[The request]: Would you print the material exactly, starting at its first line and ending at the line holding "return ring"?

[Recorded data]:

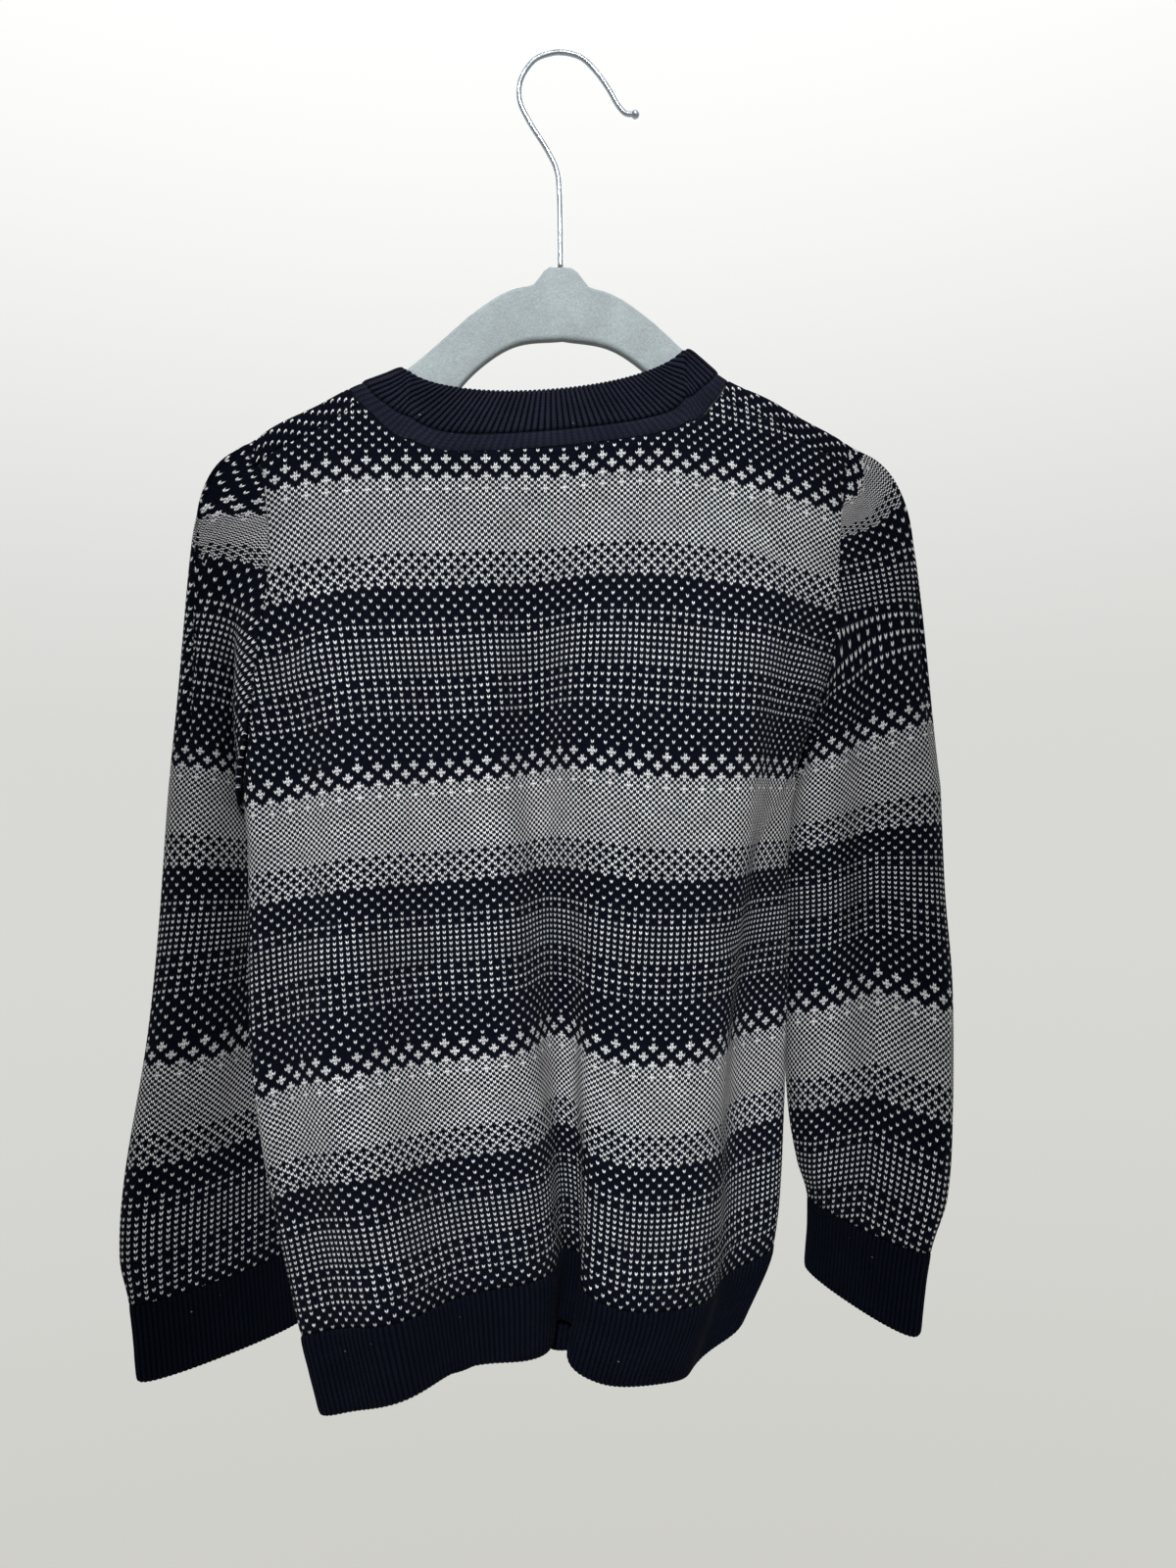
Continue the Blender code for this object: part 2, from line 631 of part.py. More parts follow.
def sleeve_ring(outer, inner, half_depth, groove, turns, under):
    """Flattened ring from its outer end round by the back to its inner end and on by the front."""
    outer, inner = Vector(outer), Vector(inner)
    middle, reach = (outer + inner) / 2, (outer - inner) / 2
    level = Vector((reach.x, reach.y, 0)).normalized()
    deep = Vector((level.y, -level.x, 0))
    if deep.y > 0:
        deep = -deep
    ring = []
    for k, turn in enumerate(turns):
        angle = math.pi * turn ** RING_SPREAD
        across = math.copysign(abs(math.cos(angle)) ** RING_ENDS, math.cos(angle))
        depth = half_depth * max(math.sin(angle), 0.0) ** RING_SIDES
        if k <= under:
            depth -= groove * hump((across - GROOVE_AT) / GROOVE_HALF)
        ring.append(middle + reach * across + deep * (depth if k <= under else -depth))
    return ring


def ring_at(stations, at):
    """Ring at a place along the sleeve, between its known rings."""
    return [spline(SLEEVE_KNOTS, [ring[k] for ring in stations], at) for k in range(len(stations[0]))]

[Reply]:
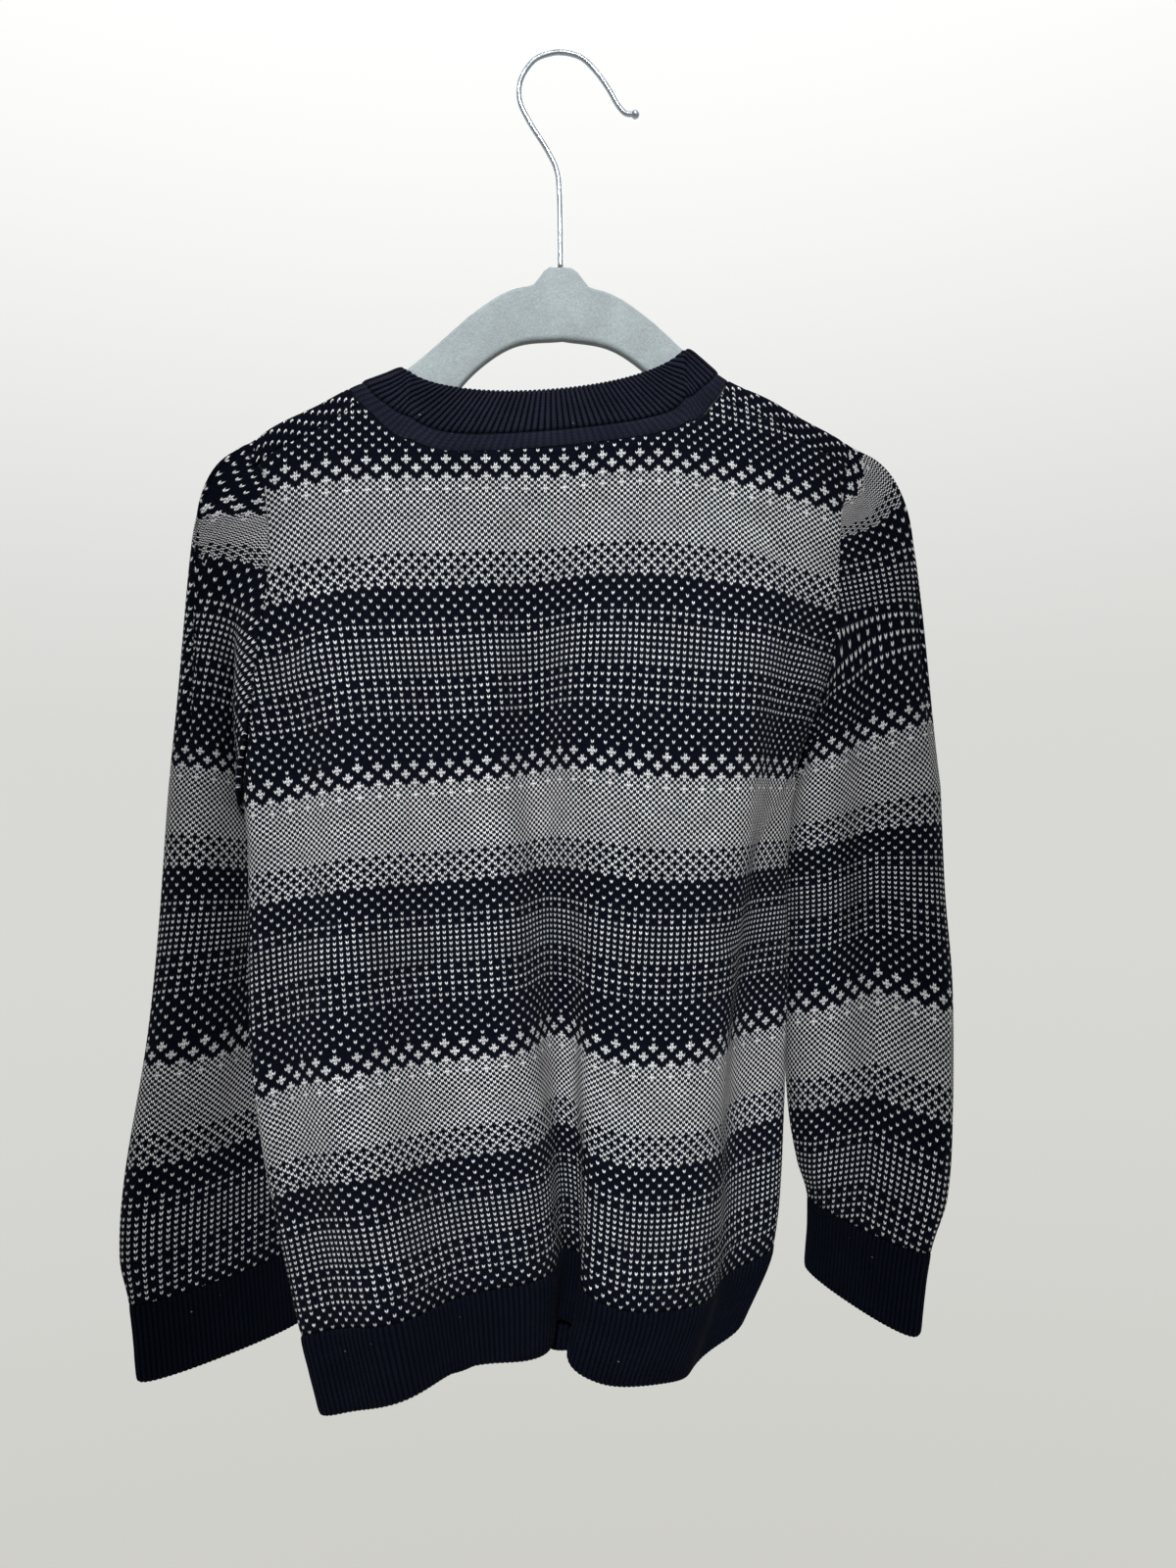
Continue the Blender code for this object: part 2, from line 631 of part.py. More parts follow.
def sleeve_ring(outer, inner, half_depth, groove, turns, under):
    """Flattened ring from its outer end round by the back to its inner end and on by the front."""
    outer, inner = Vector(outer), Vector(inner)
    middle, reach = (outer + inner) / 2, (outer - inner) / 2
    level = Vector((reach.x, reach.y, 0)).normalized()
    deep = Vector((level.y, -level.x, 0))
    if deep.y > 0:
        deep = -deep
    ring = []
    for k, turn in enumerate(turns):
        angle = math.pi * turn ** RING_SPREAD
        across = math.copysign(abs(math.cos(angle)) ** RING_ENDS, math.cos(angle))
        depth = half_depth * max(math.sin(angle), 0.0) ** RING_SIDES
        if k <= under:
            depth -= groove * hump((across - GROOVE_AT) / GROOVE_HALF)
        ring.append(middle + reach * across + deep * (depth if k <= under else -depth))
    return ring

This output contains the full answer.